Palestinians insist on the implementation of the Wye deal before starting final status talks with Israel. This will allow Palestinians to gain control of more West Bank territory and put them in a better negotiating position in final settlement talks.
While the Palestinians demand the immediate implementation of the second phase of redeployment provided for by Wye, they are apparently willing to compromise on the third phase. Arafat said he rejected Israeli Prime Minister Ehud Barak's proposal to include the third phase of redeployment in the final settlement talks, "but we insist on an article on the third phase which states that negotiations on it should start in October."
After Palestinians said they would not sign any new interim agreements with Israel, sources close to the ongoing negotiations between the two sides said they were working on a new "memorandum" containing a timetable for the redeployment and conditions for the release of Palestinian prisoners.
The Palestinian leader said he was in constant contact with Clinton ahead of the scheduled regional tour by US Secretary of State Madeleine Albright. Albright will start her tour on 1 September, and Israelis have accused the Palestinians of adopting a hard-line position in the hope that she would put pressure on Barak to carry out the Wye Memorandum in full.

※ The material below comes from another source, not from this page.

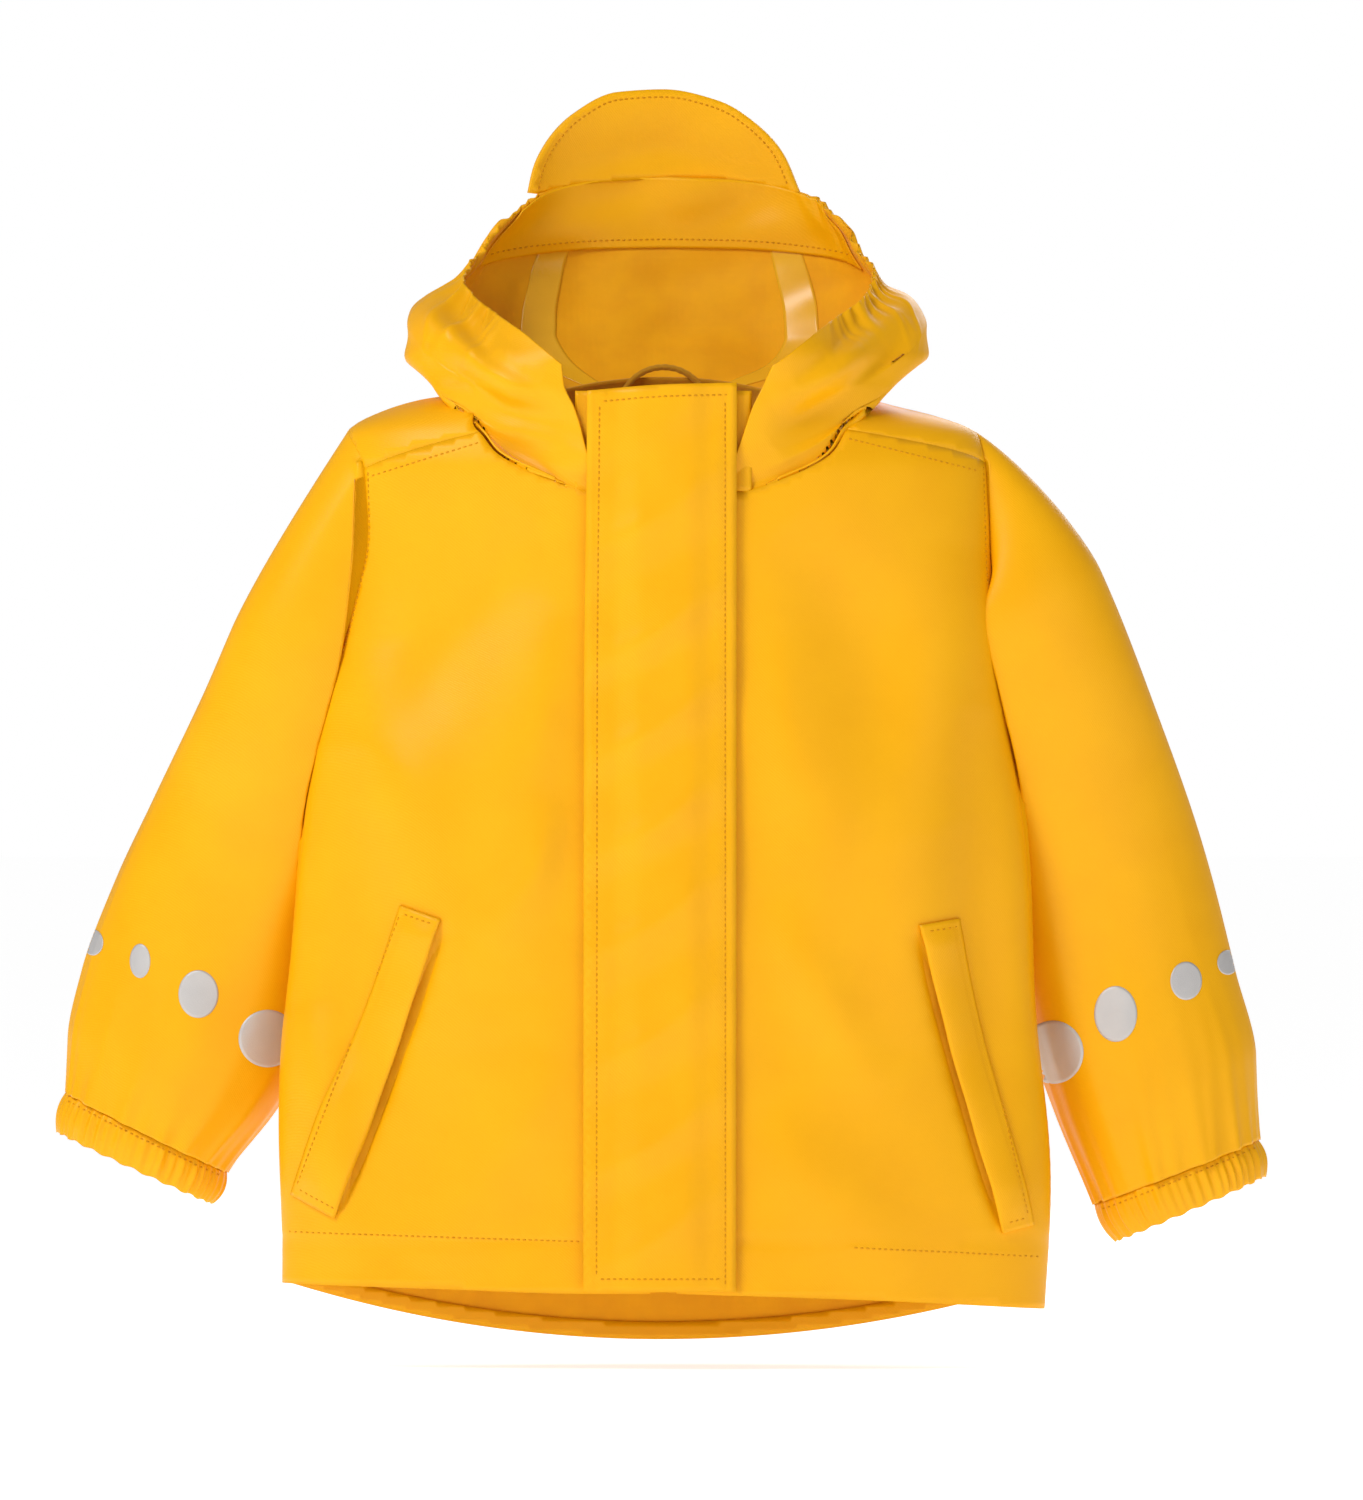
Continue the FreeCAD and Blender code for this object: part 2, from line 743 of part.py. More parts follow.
def make_zip_side(side):
    sign = SIGNS[side]
    row = "(teeth_half_gap + teeth_width)"

    tape = new_body(f"zip_tape_{side}", y=FRONT, z="zip_bottom")
    strip = corners(
        f"{sign} * {row}", "zip_depth - zip_tape_thickness / 2", f"{sign} * zip_tape_edge", "zip_depth + zip_tape_thickness / 2"
    )
    extrude(
        tape,
        f"{side}_tape_pad",
        outline(tape, f"{side}_tape_outline", "XY_Plane", strip),
        "zip_top - zip_bottom",
    )
    keep(tape)

    teeth = new_body(f"zip_teeth_{side}", y=FRONT, z="zip_bottom + zip_end_height")
    cord = corners(
        f"{sign} * ({row} - zip_tape_thickness)",
        "zip_depth - zip_tape_thickness",
        f"{sign} * {row}",
        "zip_depth + zip_tape_thickness",
    )
    length = "(zip_top - zip_bottom - 2 * zip_end_height)"
    extrude(teeth, f"{side}_cord", outline(teeth, f"{side}_cord_outline", "XY_Plane", cord), length)
    shift = "0" if side == "left" else "teeth_pitch / 2"
    reach = (f"{sign} * teeth_half_gap", f"{sign} * {row}")
    side_view = corners(reach[0], f"{length} - {shift}", reach[1], f"{length} - {shift} - tooth_height")
    tooth_sketch = outline(teeth, f"{side}_tooth_outline", "XZ_Plane", side_view)
    tooth = extrude(teeth, f"{side}_tooth", tooth_sketch, "teeth_thickness", middle=True)
    tooth_sketch.AttachmentOffset = FreeCAD.Placement(FreeCAD.Vector(0, 0, -1), FreeCAD.Rotation())
    tooth_sketch.setExpression("AttachmentOffset.Base.z", formula("-zip_depth"))
    repeat_down(teeth, f"{side}_teeth", [tooth], f"floor({length} / teeth_pitch)", "teeth_pitch")
    keep(teeth)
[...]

Reflecting his frustration, Arafat said the problems he faced in the negotiations with Israel "were more difficult than what I faced during the period of resistance in all its forms".
"However, I did not lose confidence in our people or the Arab nation. It is this confidence which encouraged me to continue negotiating with the Israeli side to reach solutions that would satisfy the Arab and Palestinian masses."

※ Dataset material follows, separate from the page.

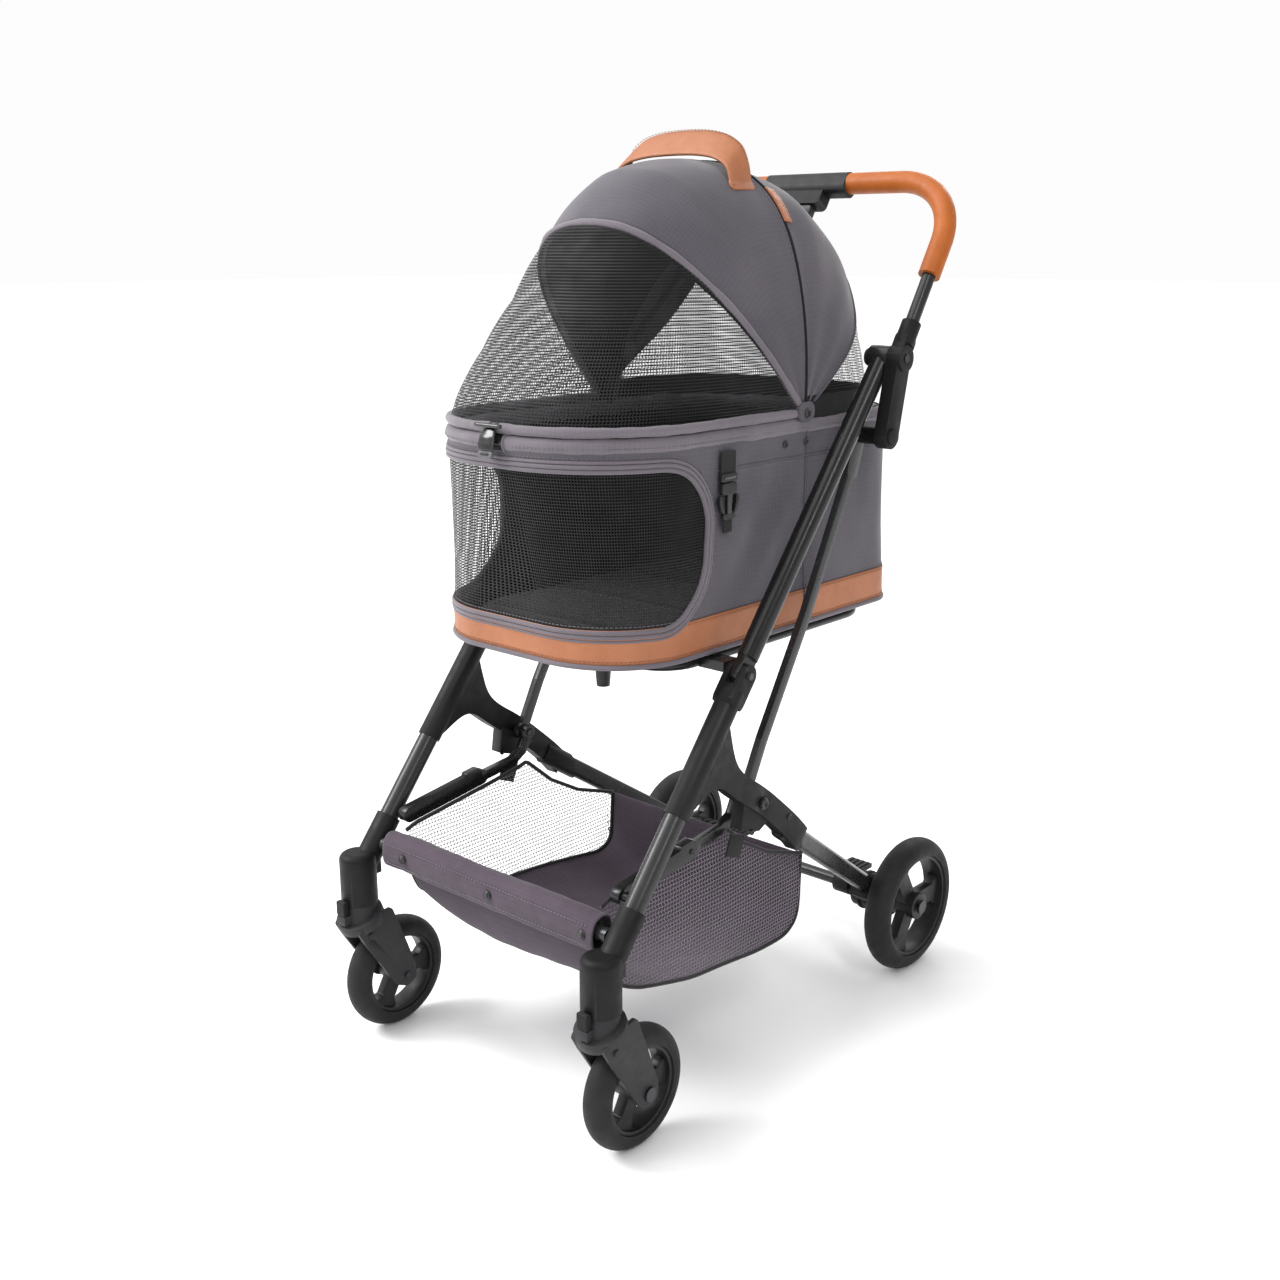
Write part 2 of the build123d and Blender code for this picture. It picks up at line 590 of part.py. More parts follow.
def canopy_front_bow():
    """Arched bow along the front edge of the hood."""
    half = CARRIER_HALF - 8
    curve = arch_curve(half, BOW_REACH, BOW_POWER, 4)
    plane = hood_plane(BOW_ANGLE)
    path = plane * curve
    bow = sweep(Plane(origin=path @ 0, z_dir=path % 0) * Circle(3), path=path)
    eye = cross_pin(*HOOD_PIVOT, half - 2.6, half + 2.6, 6)
    bow = bow + eye + mirror(eye, about=Plane.YZ)
    return bow - cross_pin(*HOOD_PIVOT, -200, 200, HOOD_PIN_R + RUNNING_GAP)


def carry_strap():
    """Carrying strap across the top of the hood, from side to side."""
    right_half = [(30, 1063), (62, 1056), (84, 1035), (90, 1018)]
    points = [(-x, z) for x, z in reversed(right_half)] + right_half
    y, width, thick = 304, 38, 4
    line = FilletPolyline(*[(x, y, z) for x, z in points], radius=10)
    start = Plane(origin=line @ 0, x_dir=(0, 1, 0), z_dir=line % 0)
    return sweep(start * Rectangle(width, thick), path=line)


LATCH_HINGE = (RIM_PLAN[0] - 8, HOOD_PIVOT[1] + 4)
BUCKLE_Y = 194


def latch_clip():
    """Front clip on a hinge pin; it hangs from the hood's rim and snaps under the tub's rim."""
    y, z = LATCH_HINGE
    plate = Pos(0, y, z - 12) * Box(30, 5, 26)
    return fillet(plate.edges(), 1.8) + cross_pin(y, z, -19, 19, 2)


def side_buckles():
    """Side-release buckles on the tub, one each side."""
    x, y = CARRIER_HALF + 5, BUCKLE_Y
    body = Pos(x, y, 680) * Box(8, 27, 42)
    loop = Pos(x, y, 711) * Box(5, 20, 22)
    return both_sides(fillet(body.edges(), 2) + loop)


def main():
    os.makedirs("parts", exist_ok=True)
    front_centre = (WHEEL_X, 0, FRONT_R)
    rear_centre = (WHEEL_X, REAR_AXLE_Y, REAR_R)
    save_pair("front_tyre", tyre(FRONT_R, FRONT_TYRE_WIDTH, front_centre))
    save_pair("front_wheel_rim", wheel_rim(FRONT_R, FRONT_TYRE_WIDTH, front_centre))
    save_pair("rear_tyre", tyre(REAR_R, REAR_TYRE_WIDTH, rear_centre))
    save_pair("rear_wheel_rim", wheel_rim(REAR_R, REAR_TYRE_WIDTH, rear_centre))
    pairs = {"caster_socket": caster_socket, "caster_fork": caster_fork, "front_axle": front_axle,
             "swivel_lock": swivel_lock, "front_leg": front_leg, "side_casting": side_casting,
             "fold_collar": fold_collar, "rear_leg": rear_leg, "rear_hub": rear_hub,
             "basket_rail": basket_rail, "upper_tube": upper_tube, "rear_link": rear_link,
             "handle_arm": handle_arm, "grip": grip, "brake_pedal": brake_pedal}
    for name, make in pairs.items():
        save_pair(name, make())
    singles = {"rear_crossbar": rear_crossbar, "rear_axle_pins": rear_axle_pins, "frame_pins": frame_pins,
               "front_crossbar": front_crossbar, "storage_basket": basket, "cradle_frame": cradle_frame,
               "arm_pins": arm_pins, "handle_tube": handle_tube, "button_housing": button_housing,
               "fold_trigger": fold_trigger, "carrier_body": carrier_body, "carrier_base": carrier_base,
               "carrier_mat": carrier_mat, "body_rim": body_rim, "canopy_rim": canopy_rim,
               "canopy_main": canopy_main, "canopy_window": canopy_window,
               "canopy_front_bow": canopy_front_bow, "carry_strap": carry_strap,
               "latch_clip": latch_clip, "side_buckles": side_buckles}
    for name, make in singles.items():
        save(name, make())


main()
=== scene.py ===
import math

import bmesh
import bpy
import numpy as np
from mathutils import Matrix, Vector


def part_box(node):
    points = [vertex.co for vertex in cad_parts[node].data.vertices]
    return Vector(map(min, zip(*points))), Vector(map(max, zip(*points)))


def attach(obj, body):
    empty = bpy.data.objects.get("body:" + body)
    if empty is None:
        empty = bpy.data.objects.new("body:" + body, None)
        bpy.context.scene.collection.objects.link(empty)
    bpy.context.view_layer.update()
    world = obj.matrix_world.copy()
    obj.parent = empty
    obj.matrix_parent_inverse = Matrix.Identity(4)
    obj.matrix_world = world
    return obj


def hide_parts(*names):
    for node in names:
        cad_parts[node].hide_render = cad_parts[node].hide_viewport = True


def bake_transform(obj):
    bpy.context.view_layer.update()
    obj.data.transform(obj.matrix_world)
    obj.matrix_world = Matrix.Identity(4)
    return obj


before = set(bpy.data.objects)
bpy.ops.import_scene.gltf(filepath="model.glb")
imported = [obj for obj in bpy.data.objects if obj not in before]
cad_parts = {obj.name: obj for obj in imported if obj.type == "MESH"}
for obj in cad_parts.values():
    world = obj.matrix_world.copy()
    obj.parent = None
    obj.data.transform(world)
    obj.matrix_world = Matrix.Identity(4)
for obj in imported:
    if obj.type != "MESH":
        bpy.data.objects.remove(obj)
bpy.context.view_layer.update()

# Lengths are millimetres measured from the front wheel axle, as in the CAD source, until
# row_frame() turns them into metres in the row frame. +Z is up and the front faces -Y.

AXLE_LOW, AXLE_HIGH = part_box("left_front_tyre")
AXLE_Y = (AXLE_LOW.y + AXLE_HIGH.y) / 2 * 1000
RANDOM = np.random.default_rng(11)
WAVES = RANDOM.normal(size=(14, 3))
PHASES = RANDOM.uniform(0, 2 * math.pi, 14)

# Carrier, as in the CAD
FLOOR_Z, RIM_Z = 510, 740
FLOOR_PLAN = (28, 551, 160, 105, 48)
RIM_PLAN = (8, 545, 161, 139, 56)
HALF_GIRTH = 775.3
PLAN_BREAKS = (0, 0.0284, 0.31, 0.7511, 0.8646, 1)
PIVOT_Y, PIVOT_Z = 340, 758
HALF_WIDTH = 160
BAND = (513, 552)
WINDOW_ARC, WINDOW_Z, WINDOW_HALF, WINDOW_CORNER = 267, 634, 87, 74
SIDE_SEAM_Y = 345
HEM_Z = 710
BOW_ANGLE = 132
SEAM_ANGLE = 90
HOOD_MIDDLE_Y = 330
# Angle round the hood pivot, reach of the fabric, squareness of the arch
HOOD = np.array([
    (0, 195, 4.0), (8, 198, 4.0), (28, 206, 3.6), (52, 237, 3.3), (76, 267, 2.9), (90, 277, 2.6),
    (97, 282, 2.5), (114, 292, 2.4), (132, 284, 2.3), (150, 277, 2.6), (164, 292, 3.0), (175.5, 319, 3.3),
    (181, 329, 3.4),
])


def mix(low, high, share):
    return low + (high - low) * share


def add_object(name, data):
    obj = bpy.data.objects.new(name, data)
    bpy.context.scene.collection.objects.link(obj)
    return obj


def row_frame(points):
    return (np.asarray(points, float) + (0, AXLE_Y, 0)) / 1000


def ripple(points, size):
    """Smooth wandering value, mostly between -1 and 1, with features about that size."""
    points = np.asarray(points, float)
    phase = points @ (WAVES.T * 3.0 / size) + PHASES
    return np.sin(phase).sum(-1) / math.sqrt(len(PHASES) / 2) / 1.6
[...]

Arafat also agreed with the assessment given by Egyptian Foreign Minister Amr Moussa, who attended the talks between Mubarak and the Palestinian leader, that the situation is expected to become clearer by the end of August.
In a statement to reporters, Moussa said that Egypt was continuing its contacts with both Israel and the United States in order to ensure the implementation of Wye River and restore confidence in the peace process on all tracks. He also backed the Palestinian view that the implementation of Wye should not be linked in any way to final settlement talks. "What we need now is to agree on a mechanism to implement this deal [Wye] regardless of, and separate from, the final settlement talks," Moussa said.

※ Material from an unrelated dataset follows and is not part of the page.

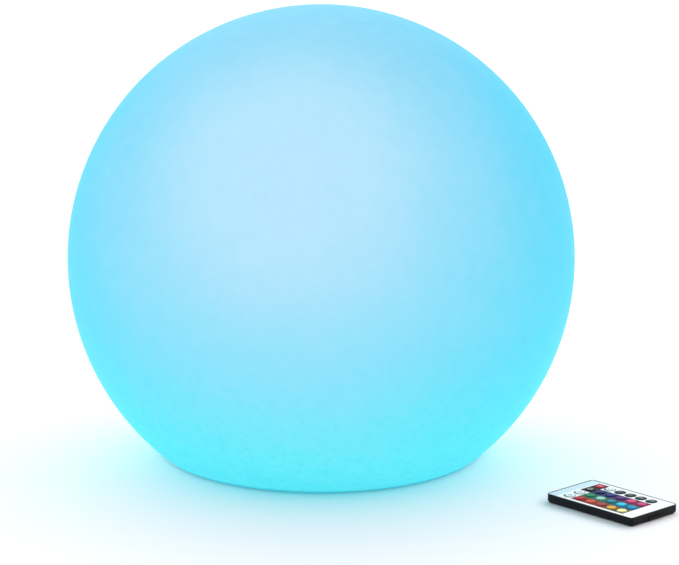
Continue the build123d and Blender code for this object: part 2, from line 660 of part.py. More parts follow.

He added that the time had come to an end for earlier Israeli proposals to merge the implementation of Wye with final settlement talks and wondered aloud whether the Israeli government was intentionally trying to delay the implementation of the deal. "Palestinian-Israeli negotiations are not going to last forever and the two sides could reach an agreement in the coming few days," he said.
In earlier statements, Moussa expected greater activity in regional peacemaking at the beginning of next month, which he described as "the new political season", following the long summer holidays.